③については、「先輩弁理士に教えてもらう」「弁理士のe-ラーニングの商標関係の実務講座を受講する」などで対応できると思います。
筆者は勤務時代はほとんど商標を担当することがなかったのですが、独立して先輩弁理士に教えてもらってうまく対応することができています。
ただし、⓵と②についてはなかなか身につきにくいと思うので、筆者が実務を身につけてきた経験をふまえて上達方法を解説していきます。

この記事を書いている人
- ①弁理士試験(短答・論文必須・口述)1発合格
- ②特許事務所を独立開業。特許事務所サイトはこちら。
- ③現在、2021年公開商標公報事務所ランキング第11位(京都第1位。関西第2位)←NEW(2021/2/5)(https://jp-ip.com/ranking/35733/2)
- ※資格勉強法を発信。資格スクエアのYoutubeチャンネルにて勉強法を発信。
- 弁理士の勉強法は「弁理士試験の勉強時間を1,500時間で合格するための勉強法」の記事で解説。
1.弁理士の実務を最短で身につける方法はただ1つ
2.弁理士の実務を身につけるのに何年かかるのか
3.弁理士の実務のまとめ
1.弁理士の実務を最短で身につける方法
弁理士の実務で最も難しいのが特許明細書を書けることです。
何度も上司にチェックしてもらって何度もやり直しをされている方も多いのではないでしょうか。(かくいう筆者もそうでした。)

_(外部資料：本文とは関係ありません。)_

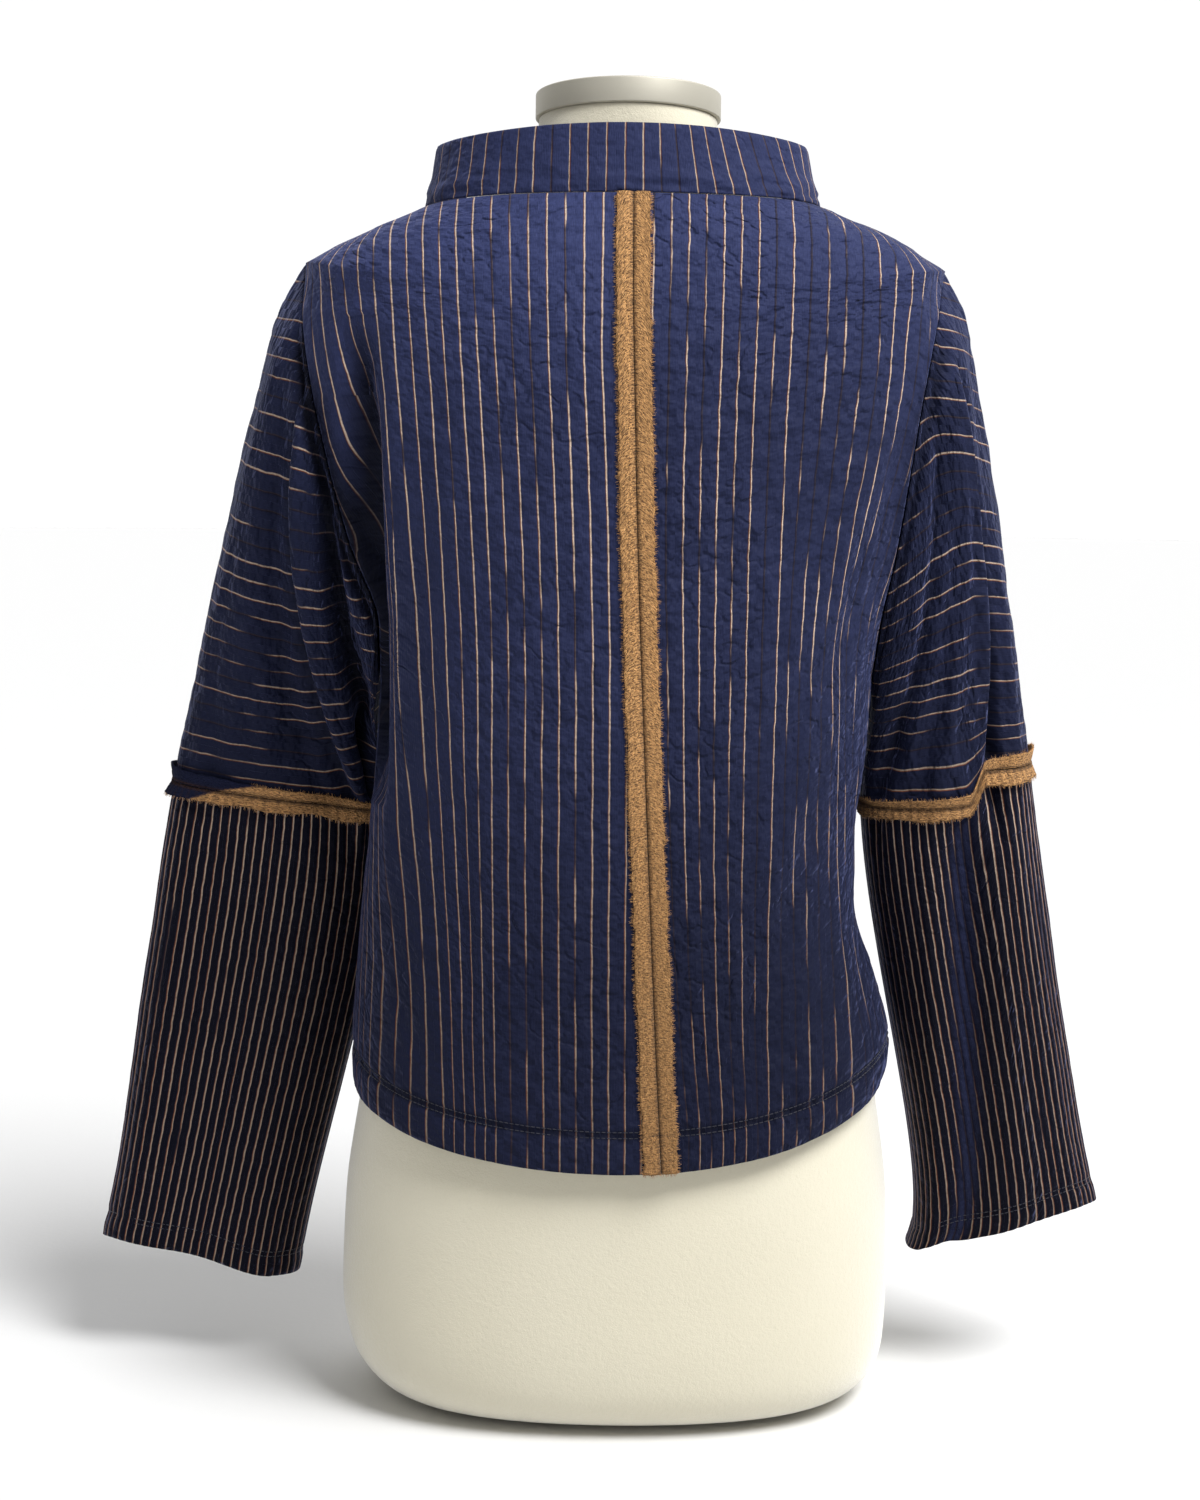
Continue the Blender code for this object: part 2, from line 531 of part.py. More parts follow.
def sleeve_normal(name, column_number, along):
    """The outward direction, from steps along the sleeve and to the columns beside."""
    step = 0.02
    low, high = np.clip(along - step, 0, 2), np.clip(along + step, 0, 2)
    down = sleeve_point(name, column_number, high) - sleeve_point(name, column_number, low)
    around = sleeve_point(name, column_number + 1, along) - sleeve_point(name, column_number - 1, along)
    normal = np.cross(around, down) * SIDE[name]
    return normal / np.linalg.norm(normal, axis=-1, keepdims=True)


def sleeve_grid(name, first, last, rows):
    count = 2 * ARMHOLE_ROWS
    along, number = np.meshgrid(np.linspace(first, last, rows + 1), np.arange(count), indexing="ij")
    return sleeve_point(name, number, along), sleeve_normal(name, number, along)


def make_sleeve(name):
    upper_length, lower_length = 0.30, 0.32
    gap = SEAM_GAP / lower_length
    face, normal = sleeve_grid(name, 0.0, 1 - gap, UPPER_ROWS)
    wall(f"upper_sleeve_{name}", face, face - normal * CLOTH, "navy_cloth", round_tube=True)
    face, normal = sleeve_grid(name, 1 + gap, 2.0, LOWER_ROWS)
    cuff_share = CUFF_HEM_DEPTH / lower_length
    along = np.linspace(1, 2, LOWER_ROWS + 1)[:, None, None]
    thickness = np.where(2 - along < cuff_share, HEM_CLOTH, CLOTH)
    wall(f"lower_sleeve_{name}", face, face - normal * thickness, "forearm_cloth", round_tube=True)

    strips = (
        (f"elbow_strip_upper_{name}", 1 - gap - SLEEVE_STRIP_WIDTH / upper_length, 1 - gap, 0),
        (f"elbow_strip_lower_{name}", 1 + gap, 1 + gap + SLEEVE_STRIP_WIDTH / lower_length, 1),
    )
    for strip, first, last, seam_row in strips:
        face, normal = sleeve_grid(name, first, last, 1)
        free_edge = np.array([1.0, 0.0]) if seam_row == 0 else np.array([0.0, 1.0])
        beside_body = (1 - np.cos(2 * math.pi * np.arange(face.shape[1]) / face.shape[1])) / 2
        stand = SLEEVE_STRIP_STAND * free_edge[:, None] * (1 - beside_body**3)
        lift = (SLEEVE_STRIP_LIFT + stand)[..., None]
        wall(strip, face + normal * (lift + STRIP_CLOTH), face + normal * lift, "copper_reverse", round_tube=True)


# ---------------------------------------------------------------- dress form
def make_form():
    """The limbless torso: one closed solid lofted through its levels, then a short neck cut on a slant."""
    levels = np.linspace(0, len(FORM_LEVELS) - 1, FORM_ROWS)
    angles = np.linspace(0, 2 * math.pi, FORM_COLUMNS_ROUND, endpoint=False)
    level_grid, angle_grid = np.meshgrid(levels, angles, indexing="ij")
    rings = closed_section(FORM_LEVELS, FORM_COLUMNS, level_grid, angle_grid)
    tilt = np.array([0.0, math.cos(CAP_TILT), -math.sin(CAP_TILT)])
    neck_top = (
        np.array(NECK_TOP)
        + NECK_RADIUS * np.cos(angles)[:, None] * np.array([1.0, 0, 0])
        - NECK_RADIUS * np.sin(angles)[:, None] * tilt
    )
    points = np.concatenate([rings, neck_top[None]])
    rows = len(points)
    index = np.arange(rows * FORM_COLUMNS_ROUND).reshape(rows, FORM_COLUMNS_ROUND)
    index = np.concatenate([index, index[:, :1]], axis=1)
    quads = np.stack([index[:-1, :-1], index[:-1, 1:], index[1:, 1:], index[1:, :-1]], axis=-1)
    faces = quads.reshape(-1, 4).tolist() + [index[0, :-1].tolist(), index[-1, :-1].tolist()]
    mesh_object("dress_form", points.reshape(-1, 3), faces, "cream_jersey")


def make_neck_cap():
    """The metal cap: a short cylinder with softened rims, seated on the neck's slanting top."""
    bpy.ops.mesh.primitive_cylinder_add(vertices=36, radius=CAP_RADIUS, depth=CAP_HEIGHT)
    cap = bpy.context.object
    cap.name = "neck_cap"
    cap.data.name = "neck_cap"
    cap.rotation_euler = (-CAP_TILT, 0, 0)
    seat = SEAM_GAP + CAP_HEIGHT / 2
    cap.location = Vector(NECK_TOP) + Vector((0, math.sin(CAP_TILT), math.cos(CAP_TILT))) * seat
    bevel = cap.modifiers.new("softened_rims", "BEVEL")
    bevel.width = 0.0008
    bevel.segments = 1
    cap.data.materials.append(bpy.data.materials["satin_metal"])
    for collection in cap.users_collection:
        collection.objects.unlink(cap)
    PARTS.objects.link(cap)


def make_materials():
    for name, (colour, roughness, metallic) in MATERIALS.items():
        material = bpy.data.materials.new(name)
        material.use_nodes = True
        shader = material.node_tree.nodes["Principled BSDF"]
        shader.inputs["Base Color"].default_value = (*colour, 1.0)
        shader.inputs["Roughness"].default_value = roughness
        shader.inputs["Metallic"].default_value = metallic


for old in list(bpy.data.objects):
    bpy.data.objects.remove(old)
PARTS = bpy.data.collections.new("mock_neck_top")
bpy.context.scene.collection.children.link(PARTS)
make_materials()
make_form()
make_neck_cap()
make_back_and_front()
make_centre_back_strips()
make_collar()
for sleeve_name in SIDE:
    make_sleeve(sleeve_name)
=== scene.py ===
"""The finished look of a mock neck top on a dress form: every cloth piece at fine resolution, with its
stripes, crinkles, seams and raw edges, and the form, the light and the camera.

Metres, +Z up. The garment's back faces -Y, its front +Y, and +X is the wearer's right.
"""

import math

import bpy
import numpy as np
from mathutils import Matrix


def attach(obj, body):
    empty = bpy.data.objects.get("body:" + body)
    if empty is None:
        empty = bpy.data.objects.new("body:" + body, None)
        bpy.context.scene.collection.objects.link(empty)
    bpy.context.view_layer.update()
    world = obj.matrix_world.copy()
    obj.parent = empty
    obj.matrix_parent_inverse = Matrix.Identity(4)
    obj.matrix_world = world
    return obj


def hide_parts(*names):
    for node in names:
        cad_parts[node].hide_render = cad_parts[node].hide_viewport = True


bl_info = {
    "name": "Mock Neck Top",
    "version": (1, 0, 0),
    "blender": (4, 5, 0),
    "location": "View3D > Sidebar > Mock Neck Top",
    "description": "Makes a pinstriped mock neck top with raw copper seams on a dress form",
    "category": "Add Mesh",
}

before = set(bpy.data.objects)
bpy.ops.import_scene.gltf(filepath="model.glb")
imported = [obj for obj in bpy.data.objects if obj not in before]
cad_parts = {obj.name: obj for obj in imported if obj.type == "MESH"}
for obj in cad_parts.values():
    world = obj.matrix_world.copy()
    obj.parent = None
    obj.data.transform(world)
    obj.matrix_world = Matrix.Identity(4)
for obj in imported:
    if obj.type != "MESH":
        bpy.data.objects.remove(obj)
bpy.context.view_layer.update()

# ---------------------------------------------------------------- sizes shared with the solids
CLOTH = 0.0016
HEM_CLOTH = 0.0026
COLLAR_CLOTH = 0.0022
STRIP_CLOTH = 0.0011
SEAM_GAP = 0.0003
STRIP_LIFT = 0.0004
SLEEVE_STRIP_LIFT = 0.0007
SQUARENESS = 0.12
HEM_DEPTH = 0.024
CUFF_HEM_DEPTH = 0.015
BACK_STRIP_WIDTH = 0.0101  # as it shows in the photograph: narrower than its solid, because it is creased
SLEEVE_STRIP_WIDTH = 0.0088
SLEEVE_STRIP_STAND = 0.0022
CAP_RADIUS = 0.0578
CAP_HEIGHT = 0.0155
CAP_TILT = math.radians(4.8)
NECK_TOP = (0.0, 0.008, 0.8135)
NECK_RADIUS = 0.0555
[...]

特にクレームドラフティングが難しく、範囲を広げると「意味不明」と言われ、修正すると今度は「範囲が狭すぎ」と言われて何度もやり直しをしている方も多いと思います。
筆者は、最初の特許事務所では、クレームドラフティングが上手くなく、市販の実務書を読んだり、特許文献のクレームを写経したりいろいろと勉強しましたが全然上達しませんでした。
おそらく、特許明細書(特にクレームドラフティング)は独学で習得することは難しいのではないでしょうか。(だから企業は特許事務所に依頼するのだと思いますが。)

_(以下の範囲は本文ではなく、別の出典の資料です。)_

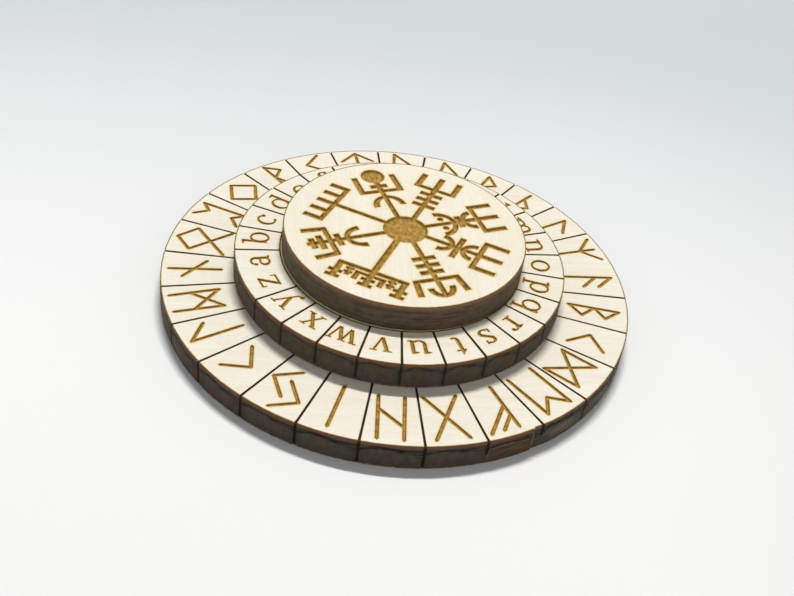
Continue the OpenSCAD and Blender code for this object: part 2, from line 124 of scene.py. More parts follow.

では、どのようにして特許明細書を書けばよいのかということですが重要なことは2つあります。
- ⓵審査基準を完璧に理解すること
- ②経験豊富な先輩弁理士の書き方を真似ること
まず、審査基準を完璧に理解しましょう。
- ⓵物クレームに特許性があれば、物クレームに従属する製造方法クレームは特許性があるか。
- ②クレームに「略」を記載すると不明確と判断されるか?
これらの質問に回答できますか。
答えは審査基準に書いています。
最低、第2部~第4部までは自分で勉強しましょう。
実務書は不要です。勉強するテキストは審査基準のみでOKです。
ただし、審査基準だけを学習しても特許明細書は書けるようにはなりません。
次に必要なのは、「経験豊富な先輩弁理士の書き方を真似ること」です。
このブログでは、何度もしつこく書いていることですがこれは大事なのでもう一度言っておきます。
ただ書き方を真似るだけではなく、「なぜこういう表現をするのか」徹底的に分析します。
迷ったり、わからなかったら先輩弁理士に何度も質問して聞いてみましょう。
この先輩弁理士の書き方を真似るというやり方は、特許明細書に限らずあらゆる実務を身につける上で最も効率的であり、最短で能力が身につきます。
ただし、先輩弁理士の書き方を我流で真似るとなかなか上達しないので、先輩弁理士に指導をしてもらうことがおすすめです。
最初のうちは、1月あたり時間をかけて特許明細書を丁寧に書きあげていきましょう。
ここで、特許明細書の書き方は、弁理士によって書き方に好みや癖があります。
相性があるので、未経験者の方は、公開公報を読んで「こういう書き方を身につけたい。」と思ったらそこの特許事務所へ転職するとうまくいきます。
公開公報は、特許庁のサイトIPDLから検索できます。
検索項目から代理人を選択し、弁理士の名前(業務法人の場合、法人名)を入力すれば出てきます。
2.弁理士の実務を身につけるのに何年かかるのか
通常、2~5年くらいかかると思います。
マンツーマンで丁寧に指導をしてもらえれば、2年くらいで特許明細書は書けるようになりますし、指導が不十分であれば、5年くらい、あるいはそれ以上かかるでしょう。
筆者の場合、特許明細書が書けるようになって「4年」はかかりました。
最初の特許事務所(3年)で停滞し、その後別の特許事務所で所長のマンツーマン指導で1年くらいでみるみる上達しました。
マンツーマン指導で所長の書き方を徹底的に真似しました。一言一句表現を分析し、なぜこのような表現をすべきか。そこまで考えました。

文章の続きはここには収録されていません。